Hammou, que estudou com Powell, ofereceu algumas ideias sobre o que os golpes em África, particularmente no Sahel, têm em comum. Ele espera que as lições aprendidas ajudem a melhorar as respostas internacionais e regionais.
Contágio: Para os líderes militares em países instáveis, a forma como um golpe pode levar a outro não é uma coincidência.
“Os potenciais líderes golpistas observam atentamente, não apenas para ver se um golpe é bem-sucedido, mas também que tipos de desafios surgem à medida que o evento se desenrola,” disse Hammou. “Quando os golpes fracassam e os conspiradores enfrentam consequências severas, é menos provável que outros sigam o exemplo.”
Da mesma forma, se um golpe é bem-sucedido, isso pode encorajar oficiais de países vizinhos a seguirem o mesmo roteiro.
Apoio aos civis: A popularidade costuma acompanhar os líderes das juntas militares, ajudando-os a consolidar o poder e a fortalecer os seus regimes contra a oposição local, as sanções e a pressão regional.
“Isso sinaliza aos potenciais conspiradores que o regime militar pode ganhar legitimidade e apoio público,” disse Hammou.
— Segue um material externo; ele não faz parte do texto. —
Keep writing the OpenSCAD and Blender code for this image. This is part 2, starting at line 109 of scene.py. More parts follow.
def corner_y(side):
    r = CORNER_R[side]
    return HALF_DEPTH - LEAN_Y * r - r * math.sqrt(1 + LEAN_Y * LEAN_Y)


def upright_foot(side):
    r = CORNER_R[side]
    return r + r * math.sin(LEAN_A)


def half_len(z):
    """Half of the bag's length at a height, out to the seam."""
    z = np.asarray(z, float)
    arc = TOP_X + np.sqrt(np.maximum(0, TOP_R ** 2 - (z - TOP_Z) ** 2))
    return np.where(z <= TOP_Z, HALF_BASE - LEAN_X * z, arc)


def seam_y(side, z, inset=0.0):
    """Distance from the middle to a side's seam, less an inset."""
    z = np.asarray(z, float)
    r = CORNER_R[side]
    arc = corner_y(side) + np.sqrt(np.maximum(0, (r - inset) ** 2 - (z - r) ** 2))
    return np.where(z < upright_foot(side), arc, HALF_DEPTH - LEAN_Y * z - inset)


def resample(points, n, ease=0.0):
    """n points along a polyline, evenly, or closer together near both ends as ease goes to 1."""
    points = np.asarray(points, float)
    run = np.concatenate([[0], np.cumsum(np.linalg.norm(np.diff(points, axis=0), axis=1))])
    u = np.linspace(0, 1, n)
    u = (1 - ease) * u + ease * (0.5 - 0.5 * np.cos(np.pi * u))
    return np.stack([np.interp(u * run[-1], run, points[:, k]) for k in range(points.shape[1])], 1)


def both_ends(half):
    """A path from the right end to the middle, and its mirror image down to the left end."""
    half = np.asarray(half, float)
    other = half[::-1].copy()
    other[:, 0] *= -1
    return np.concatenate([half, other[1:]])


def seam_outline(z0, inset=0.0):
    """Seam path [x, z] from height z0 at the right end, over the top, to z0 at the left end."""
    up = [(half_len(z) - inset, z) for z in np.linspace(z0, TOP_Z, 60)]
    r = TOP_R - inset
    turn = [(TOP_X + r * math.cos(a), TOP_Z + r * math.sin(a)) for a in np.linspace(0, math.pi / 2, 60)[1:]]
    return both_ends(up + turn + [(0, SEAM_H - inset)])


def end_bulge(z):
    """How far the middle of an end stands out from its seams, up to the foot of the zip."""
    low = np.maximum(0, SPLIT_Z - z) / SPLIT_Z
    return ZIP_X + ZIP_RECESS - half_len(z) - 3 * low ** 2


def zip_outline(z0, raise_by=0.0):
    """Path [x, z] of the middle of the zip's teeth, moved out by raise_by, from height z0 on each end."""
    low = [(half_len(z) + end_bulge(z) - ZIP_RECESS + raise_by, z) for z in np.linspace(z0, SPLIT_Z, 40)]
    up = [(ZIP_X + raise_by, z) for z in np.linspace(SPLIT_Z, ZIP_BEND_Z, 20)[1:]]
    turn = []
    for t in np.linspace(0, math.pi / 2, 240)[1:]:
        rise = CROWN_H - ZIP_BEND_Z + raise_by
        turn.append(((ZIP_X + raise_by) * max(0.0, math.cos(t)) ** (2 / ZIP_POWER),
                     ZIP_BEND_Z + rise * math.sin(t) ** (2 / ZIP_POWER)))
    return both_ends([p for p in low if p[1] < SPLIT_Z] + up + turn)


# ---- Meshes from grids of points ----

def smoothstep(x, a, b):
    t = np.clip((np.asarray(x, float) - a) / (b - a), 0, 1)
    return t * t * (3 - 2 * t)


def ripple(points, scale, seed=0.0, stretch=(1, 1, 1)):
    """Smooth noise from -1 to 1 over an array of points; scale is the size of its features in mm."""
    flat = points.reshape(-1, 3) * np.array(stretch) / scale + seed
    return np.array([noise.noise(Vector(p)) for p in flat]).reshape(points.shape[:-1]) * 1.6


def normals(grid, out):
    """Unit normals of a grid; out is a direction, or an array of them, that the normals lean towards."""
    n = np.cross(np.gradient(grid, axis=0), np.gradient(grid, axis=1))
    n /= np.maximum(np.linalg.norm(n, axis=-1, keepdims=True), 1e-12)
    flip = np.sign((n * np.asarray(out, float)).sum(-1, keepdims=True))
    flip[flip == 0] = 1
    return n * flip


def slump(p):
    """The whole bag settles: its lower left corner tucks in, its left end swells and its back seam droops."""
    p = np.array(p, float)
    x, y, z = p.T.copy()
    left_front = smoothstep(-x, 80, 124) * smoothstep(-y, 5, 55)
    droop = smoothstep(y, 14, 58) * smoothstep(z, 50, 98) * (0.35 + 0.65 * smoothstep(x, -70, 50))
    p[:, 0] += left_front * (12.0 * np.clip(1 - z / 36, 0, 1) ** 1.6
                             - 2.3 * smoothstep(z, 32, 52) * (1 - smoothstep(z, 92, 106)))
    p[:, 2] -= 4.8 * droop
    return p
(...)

Enraizamento: O plano comum evoluiu recentemente para que os líderes das juntas na África mantenham o poder, em vez de se afastar e influenciar a formação do próximo governo.
Eleições e mudanças constitucionais têm sido usadas em vários países para renomear regimes militares como autoridades de transição, embora haja poucos limites ao seu poder ou aos seus mandatos. Entretanto, o papel das forças armadas continua a ser central para o governo.
Resposta: Os Estados vizinhos e as comunidades económicas regionais do continente desempenham um papel fundamental, juntamente com a comunidade internacional. Hammou acredita que é importante que os blocos regionais sejam consistentes quando se trata de responder com sanções económicas, pressão política ou mesmo intervenção militar.
“Quando essas respostas são fracas, tardias ou inconsistentes — como a ausência de sanções significativas, suspensões simbólicas de ajuda ou suspensões simbólicas de órgãos regionais — elas podem enviar a mensagem de que a tomada ilegal do poder tem poucas consequências legítimas,” alertou.
Hammou disse que, embora a primeira fase da onda de golpes em África tenha chamado a atenção e causado preocupação em todo o mundo, a fase actual é mais perigosa.
“É esta segunda fase mais silenciosa — o lento enraizamento dos regimes militares — que determinará se estes regimes se tornarão permanentes,” escreveu num artigo publicado a 9 de Julho na revista Foreign Policy. “Travar a propagação depende agora não só de impedir o próximo golpe, mas também de minar o manual que mantém os líderes golpistas no poder muito depois de as manchetes desaparecerem.”